■ Exercise brief
Take each line containing the word "data" and copy it.

■ Records shown

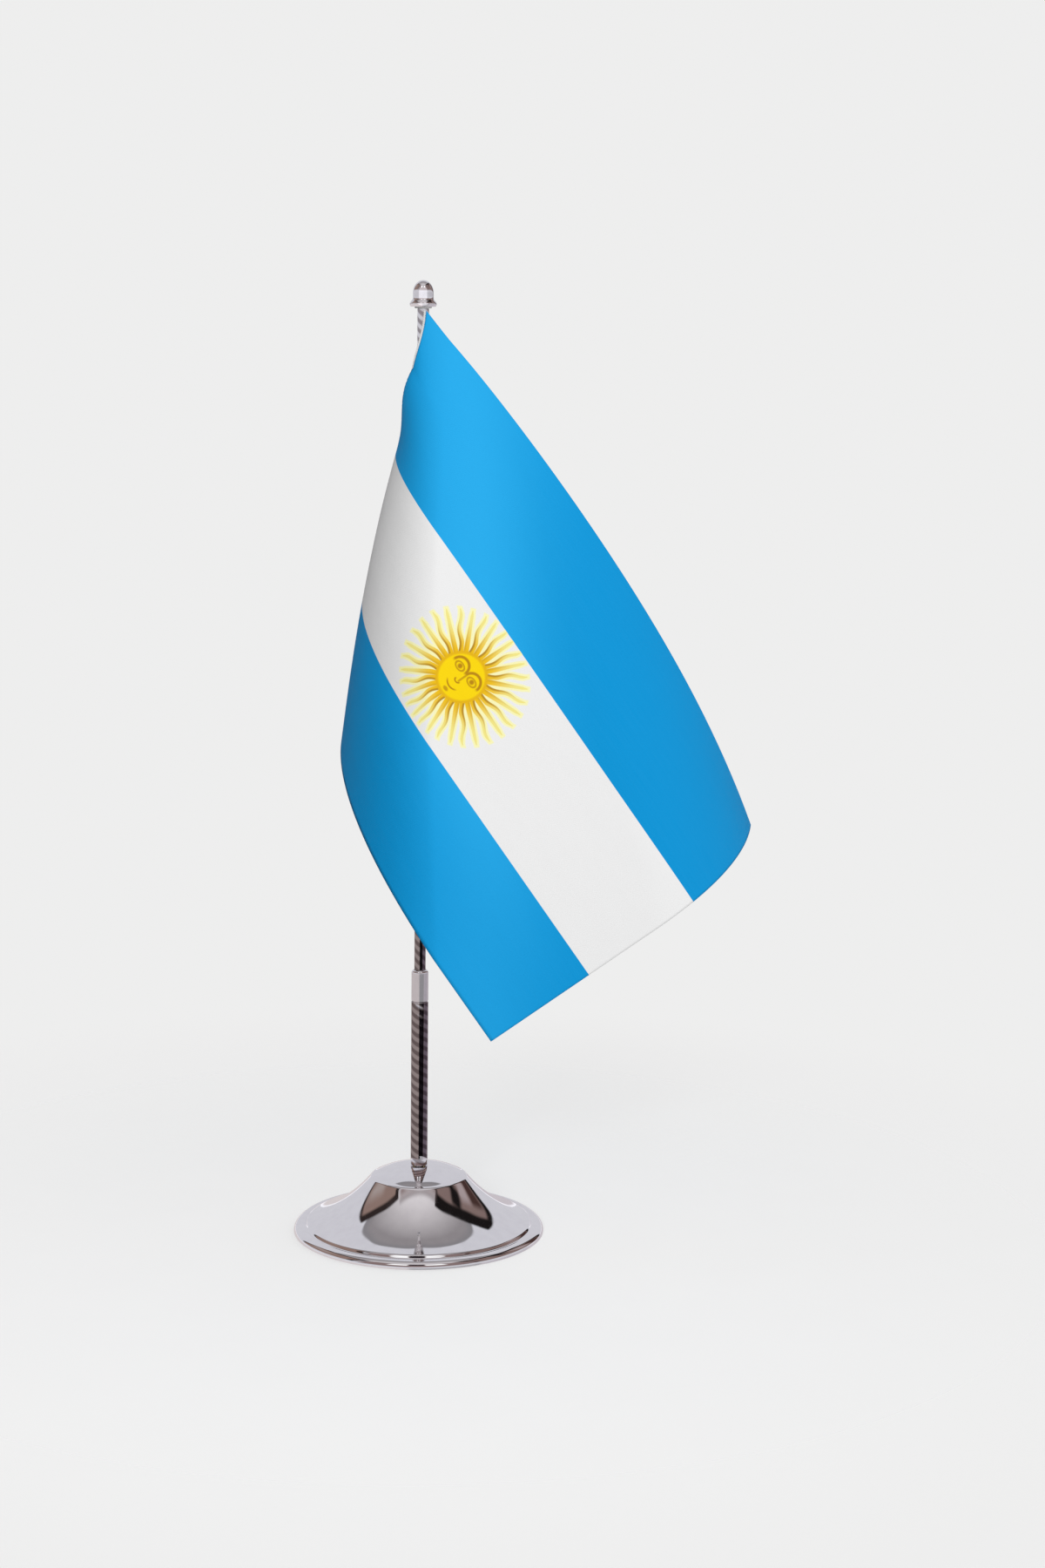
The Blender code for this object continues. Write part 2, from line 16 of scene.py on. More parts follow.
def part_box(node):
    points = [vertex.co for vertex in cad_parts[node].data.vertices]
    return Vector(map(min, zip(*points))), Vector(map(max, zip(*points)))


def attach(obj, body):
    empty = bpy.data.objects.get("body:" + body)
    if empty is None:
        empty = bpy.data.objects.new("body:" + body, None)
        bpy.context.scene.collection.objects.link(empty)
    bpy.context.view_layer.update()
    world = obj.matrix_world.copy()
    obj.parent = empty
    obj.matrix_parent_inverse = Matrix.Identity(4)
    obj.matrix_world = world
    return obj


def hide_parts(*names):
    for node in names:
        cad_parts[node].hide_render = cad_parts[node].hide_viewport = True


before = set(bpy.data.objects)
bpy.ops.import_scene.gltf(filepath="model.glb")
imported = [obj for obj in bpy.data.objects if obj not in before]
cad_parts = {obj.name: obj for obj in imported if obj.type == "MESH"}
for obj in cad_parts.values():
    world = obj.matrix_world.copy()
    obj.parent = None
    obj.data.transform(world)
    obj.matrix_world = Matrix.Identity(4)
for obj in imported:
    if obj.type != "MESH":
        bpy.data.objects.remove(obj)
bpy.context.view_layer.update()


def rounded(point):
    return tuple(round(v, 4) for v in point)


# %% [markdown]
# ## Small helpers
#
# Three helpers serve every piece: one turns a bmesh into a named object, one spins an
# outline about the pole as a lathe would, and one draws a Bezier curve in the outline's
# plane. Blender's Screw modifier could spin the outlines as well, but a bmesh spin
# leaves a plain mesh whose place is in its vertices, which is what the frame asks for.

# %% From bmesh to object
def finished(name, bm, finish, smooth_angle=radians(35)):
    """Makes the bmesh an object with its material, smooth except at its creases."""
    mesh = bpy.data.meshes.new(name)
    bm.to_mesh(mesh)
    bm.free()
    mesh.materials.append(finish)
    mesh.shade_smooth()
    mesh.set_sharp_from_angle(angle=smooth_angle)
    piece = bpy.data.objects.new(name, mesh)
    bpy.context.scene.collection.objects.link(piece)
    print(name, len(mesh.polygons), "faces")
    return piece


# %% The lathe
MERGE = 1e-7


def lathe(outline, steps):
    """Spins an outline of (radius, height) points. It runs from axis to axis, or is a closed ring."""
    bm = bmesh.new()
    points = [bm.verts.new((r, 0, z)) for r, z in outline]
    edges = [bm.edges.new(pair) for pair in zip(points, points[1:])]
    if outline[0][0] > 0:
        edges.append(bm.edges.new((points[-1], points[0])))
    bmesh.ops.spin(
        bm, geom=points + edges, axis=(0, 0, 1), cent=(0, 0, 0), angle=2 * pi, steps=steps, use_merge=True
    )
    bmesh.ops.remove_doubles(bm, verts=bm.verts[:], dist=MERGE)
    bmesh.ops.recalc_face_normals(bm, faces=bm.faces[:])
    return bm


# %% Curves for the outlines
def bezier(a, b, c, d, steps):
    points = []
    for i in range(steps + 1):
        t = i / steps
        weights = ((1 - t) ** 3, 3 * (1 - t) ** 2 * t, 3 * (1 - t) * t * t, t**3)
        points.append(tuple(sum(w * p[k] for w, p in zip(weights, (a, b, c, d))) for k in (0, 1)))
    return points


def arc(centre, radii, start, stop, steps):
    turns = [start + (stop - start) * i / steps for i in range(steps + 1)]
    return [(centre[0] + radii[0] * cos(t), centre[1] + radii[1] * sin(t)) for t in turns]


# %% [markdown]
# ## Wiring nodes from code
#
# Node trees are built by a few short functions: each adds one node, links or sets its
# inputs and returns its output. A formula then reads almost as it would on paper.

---

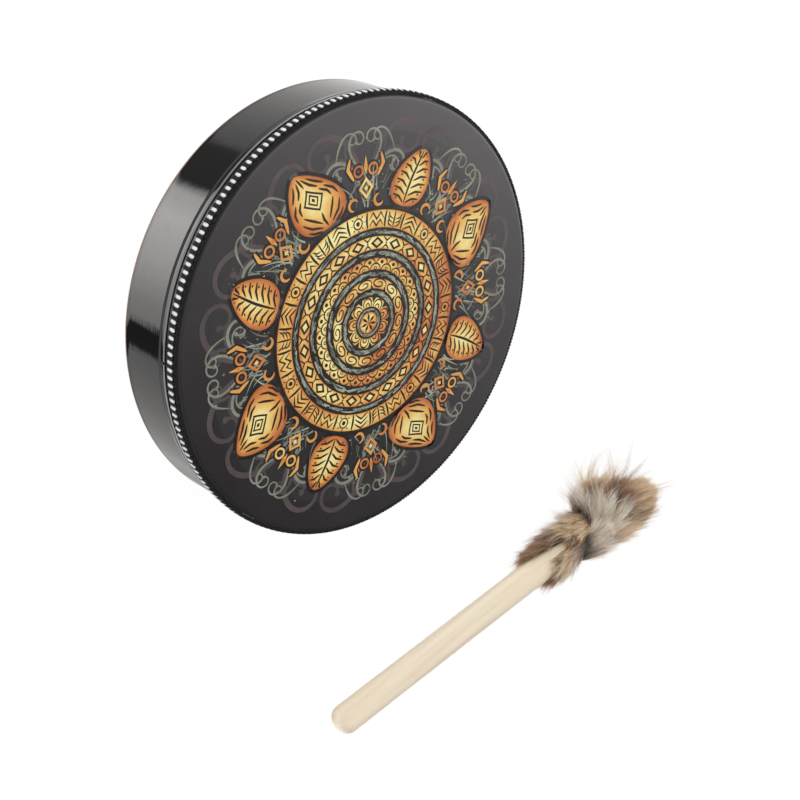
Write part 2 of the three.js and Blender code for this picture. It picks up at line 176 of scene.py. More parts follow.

■ Solved exercise
    points = [vertex.co for vertex in cad_parts[node].data.vertices]
    empty = bpy.data.objects.get("body:" + body)
        empty = bpy.data.objects.new("body:" + body, None)
before = set(bpy.data.objects)
imported = [obj for obj in bpy.data.objects if obj not in before]
    obj.data.transform(world)
        bpy.data.objects.remove(obj)
    mesh = bpy.data.meshes.new(name)
    piece = bpy.data.objects.new(name, mesh)